Brief
Starting at the top of the records, output every line through the one that contains "wasm.setup();", keeping each exactly as it appears.

Entries
========================================================================

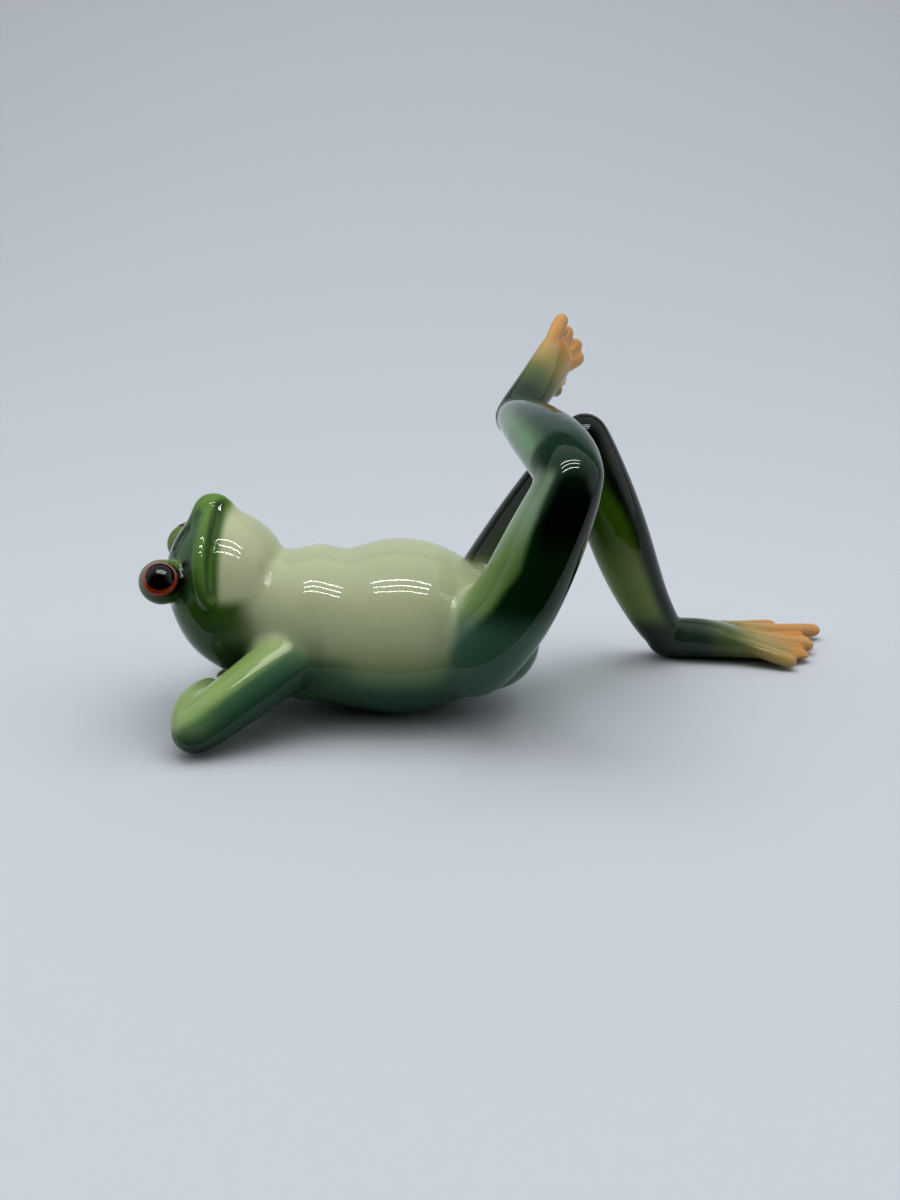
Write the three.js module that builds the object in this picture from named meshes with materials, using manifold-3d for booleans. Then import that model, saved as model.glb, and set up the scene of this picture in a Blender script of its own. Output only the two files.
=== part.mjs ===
// A glazed porcelain tree frog that lies on its back, head on its folded arms, right leg over left knee.
// Millimetres. +X runs to the feet, +Y to the frog's left, +Z up. Z = 0 is the table it rests on.
// Each node is one slip casting. The castings meet at luted seams.
import * as THREE from 'three';
import { mergeVertices } from 'three/addons/utils/BufferGeometryUtils.js';
import Module from 'manifold-3d';

const wasm = await Module();
wasm.setup();

// ---- driving dimensions ----
const SEAM = 0.3;             // gap left at a luted seam
const WALL = 3.2;             // thickness of the cast shell
const VENT_DIAMETER = 7;      // kiln vent in the underside
const VENT_AT = [9, 0, 6];
const CAP_ROWS = 3;           // rings in each rounded end
const BODY_SIDES = 24;
const LIMB_SIDES = 14;
const TOE_SIDES = 8;
const TABLE_BLOCK = [400, 400, 60];
const BACK_FLAT_CENTRE = [-9, 0, 0];   // where the back rests on the table: the origin of the part

const UP = [0, 0, 1];
const FOOT_WARD = [1, 0, 0];

// A station is [x, y, z, half width, half height] of the section there.
const TORSO = [
  [-37.5, 0, 23, 16.0, 15.2],
  [-32, 0, 21, 19.2, 19.3],
  [-26, 0, 19.8, 19.2, 18.7],
  [-19, 0, 19.6, 20.4, 20.5],
  [-12, 0, 20, 21.4, 21.5],
  [-4, 0, 19.3, 20.6, 20.5],
  [3, 0, 17.6, 17.8, 17.0],
  [8, 0, 16.5, 15.0, 13.5],
];
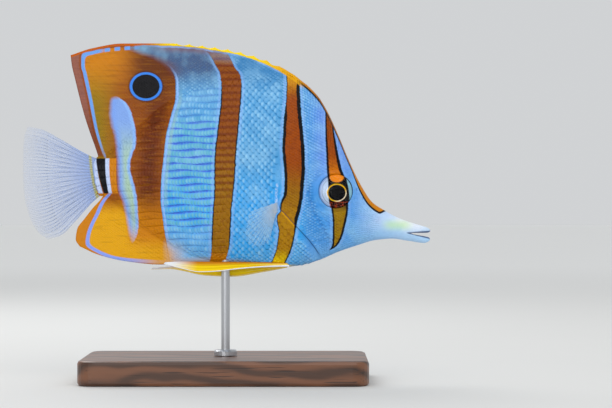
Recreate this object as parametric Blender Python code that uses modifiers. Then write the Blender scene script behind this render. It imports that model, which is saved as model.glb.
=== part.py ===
"""A copperband butterflyfish, life size, held by a plain display stand.

Run with: blender --background --python part.py

The fish faces +X and swims level, with +Z up. Its outlines are given in millimetres in its own
frame: x from the middle of its length towards the snout, z up from the axis of its tail stalk.
The origin is the middle of the stand's underside. The body, the dorsal fin and the anal fin are
one lofted shape, which thin cuts part into the pieces that a person would name.
"""

import math

import bmesh
import bpy
import numpy as np
from mathutils import Matrix, Vector

MM = 0.001

# The fish's own axis above the floor, and the gap that parts one piece from the next.
AXIS_HEIGHT = 75.0
CUT_GAP = 0.3

# The stand: a flat wooden slab with one steel rod, which goes up into the belly.
BASE_LENGTH, BASE_WIDTH, BASE_THICKNESS = 104.0, 58.0, 9.0
BASE_CORNER, BASE_EDGE = 6.0, 1.2
ROD_RADIUS, ROD_CLEARANCE = 1.6, 0.3
ROD_DEPTH_IN_BASE, ROD_DEPTH_IN_FISH = 6.0, 8.0
COLLAR_RADIUS, COLLAR_HEIGHT = 4.2, 2.0

# Side outlines of body and fins together, from the mouth to the rear corners of the fins.
BACK = [(67.0, -16.8), (62.5, -15.0), (58.4, -12.7), (53.8, -9.6), (49.6, -3.3), (45.4, 5.3),
        (41.2, 15.3), (36.7, 24.8), (33.4, 29.8), (27.1, 35.5), (20.7, 39.7), (10.2, 44.1),
        (-2.4, 47.0), (-19.3, 48.6), (-37.8, 48.6), (-49.0, 46.9), (-57.0, 44.4)]
BELLY = [(67.0, -23.8), (61.0, -23.0), (55.2, -23.5), (48.2, -25.5), (41.2, -27.9), (34.2, -30.9),
         (27.2, -32.8), (20.2, -33.5), (5.3, -32.4), (-9.4, -31.6), (-24.0, -32.5), (-36.5, -31.3),
         (-46.5, -29.0), (-53.6, -25.9)]

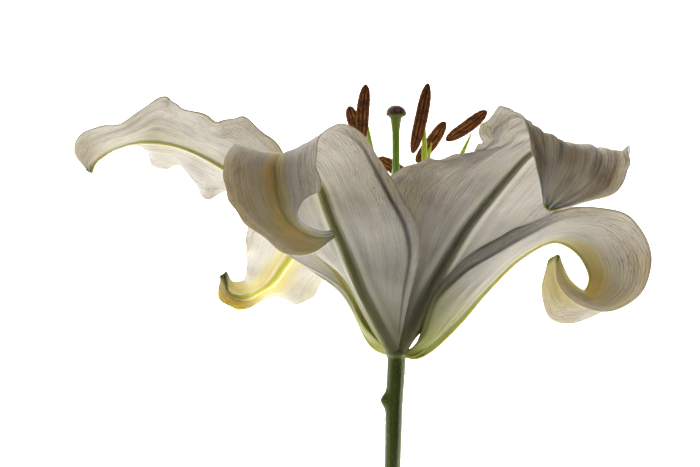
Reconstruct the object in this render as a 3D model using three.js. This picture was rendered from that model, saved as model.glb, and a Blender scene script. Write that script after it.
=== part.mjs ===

========================================================================

Answer below
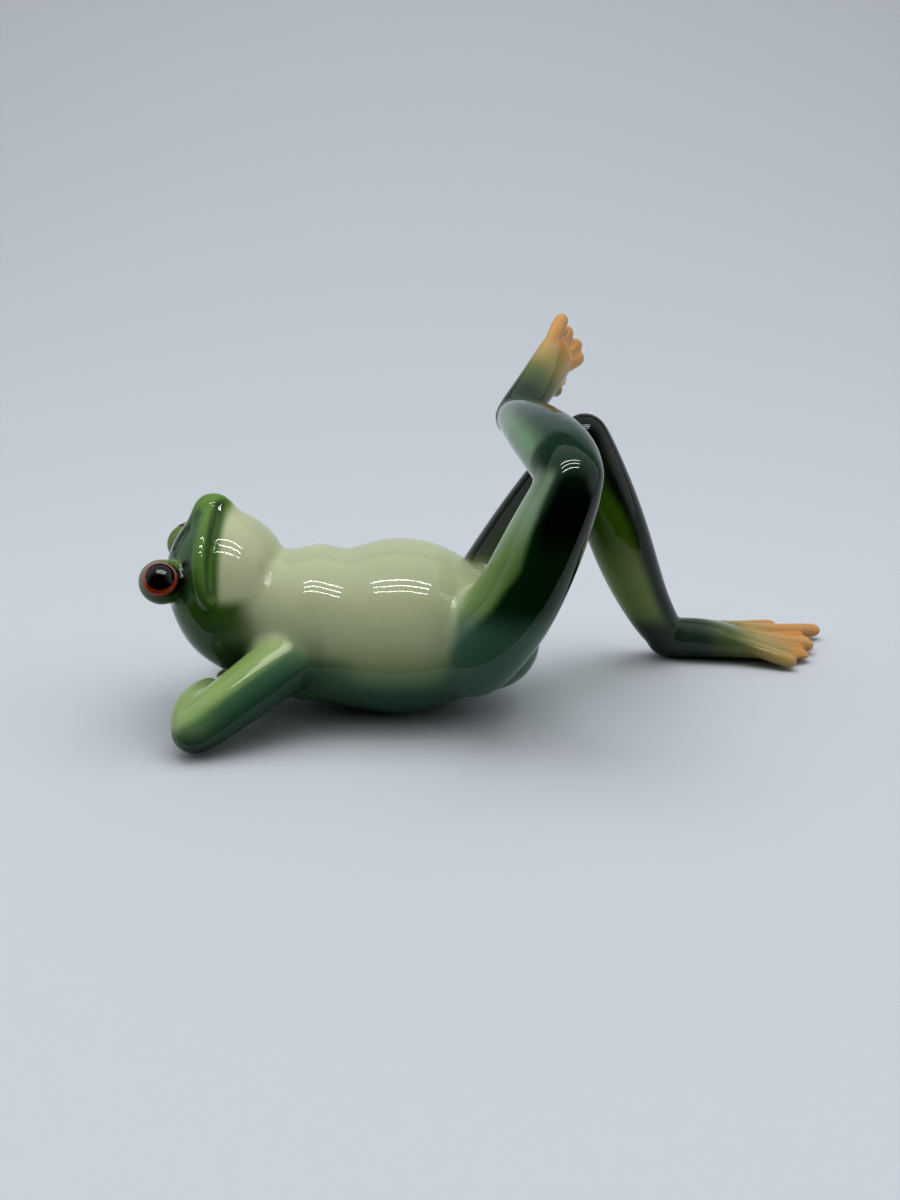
Write the three.js module that builds the object in this picture from named meshes with materials, using manifold-3d for booleans. Then import that model, saved as model.glb, and set up the scene of this picture in a Blender script of its own. Output only the two files.
=== part.mjs ===
// A glazed porcelain tree frog that lies on its back, head on its folded arms, right leg over left knee.
// Millimetres. +X runs to the feet, +Y to the frog's left, +Z up. Z = 0 is the table it rests on.
// Each node is one slip casting. The castings meet at luted seams.
import * as THREE from 'three';
import { mergeVertices } from 'three/addons/utils/BufferGeometryUtils.js';
import Module from 'manifold-3d';

const wasm = await Module();
wasm.setup();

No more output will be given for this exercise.